ERIC Number: ED281621
Record Type: RIE
Publication Date: 1987-Apr
Reference Count: 0
Family Interaction Predictors of Competence in Late Adolescence.
Ferguson, Lucy Rau
Measures of family interaction from the preschool and early adolescent periods are examined as predictors of competence in late adolescence. Data on which this report is based are drawn from a longitudinal study initiated by Jack and Jeanne Block almost 20 years ago which included 51 males and 52 females. Measures of competence include an intelligence quotient, high school grade point average, and indices of ego-resilience and identity achievement derived from the California Q-sort. Mother-child and father-child interaction at the child's fifth year of age, in four problem solving tasks, were rated using the Teaching Strategies Q-sort.
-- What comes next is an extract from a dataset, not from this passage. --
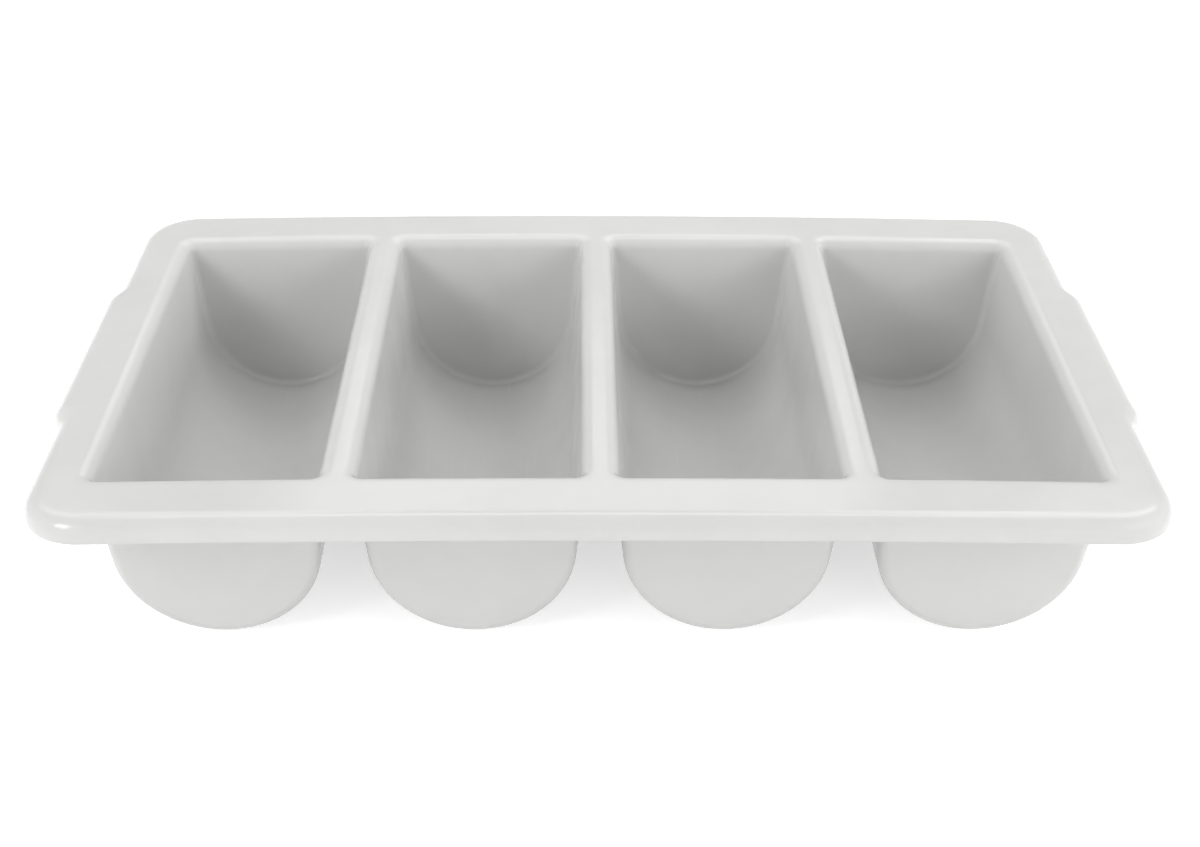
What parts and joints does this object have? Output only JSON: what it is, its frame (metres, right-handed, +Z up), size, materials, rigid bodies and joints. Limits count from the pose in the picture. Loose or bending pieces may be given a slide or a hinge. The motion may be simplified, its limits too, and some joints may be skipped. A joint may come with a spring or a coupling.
{
  "type": "cutlery tray",
  "caption": "One-piece light grey plastic cutlery tray: long round-bottomed compartments side by side under a flat rolled rim with a grip at each short end.",
  "frame": {"origin": "centre of the tray on the plane that the four compartment bottoms rest on", "axes": "+X along the rim's length, across the row of compartments; +Y along the compartments, towards the rear rim; +Z up, out of the compartments"},
  "size_m": [0.54, 0.325, 0.097],
  "materials": {
    "grey_plastic": "light grey injection-moulded polypropylene, semi-gloss and slightly waxy, with a very fine moulding texture"
  },
  "bodies": {
    "root": {"front_rim": "grey_plastic", "rear_rim": "grey_plastic", "left_rim": "grey_plastic", "right_rim": "grey_plastic", "left_grip": "grey_plastic", "right_grip": "grey_plastic", "divider_1": "grey_plastic", "divider_2": "grey_plastic", "divider_3": "grey_plastic", "compartment_1": "grey_plastic", "compartment_2": "grey_plastic", "compartment_3": "grey_plastic", "compartment_4": "grey_plastic"}
  },
  "joints": []
}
The family interaction Q-sort assessed mother-child, father-child, and spousal interaction in problem solving at the children's thirteenth year. Preschool mother-child interaction had long-term predictive significance for intelligence and ego-development in late adolescence. Father-child interaction was unrelated to intelligence in either sex, and predicted ego-development only for males. Early father-child interaction predicted achievement, especially among males. Correlates of girls' grade point average show discontinuity between beginning and end of high school. Interaction with same-sex parent in dyadic situations was more predictive of later competence, while influence of opposite-sex parent emerged in triadic situations. Spousal interaction was strongly associated with girls' intelligence quotient and boys' achievement. (RH)
Publication Type: Reports - Research; Speeches/Meeting Papers
Education Level: N/A
Authoring Institution: N/A
Note: Paper presented at the Biennial Meeting of the Society for Research in Child Development (Baltimore, MD, April 23-26, 1987).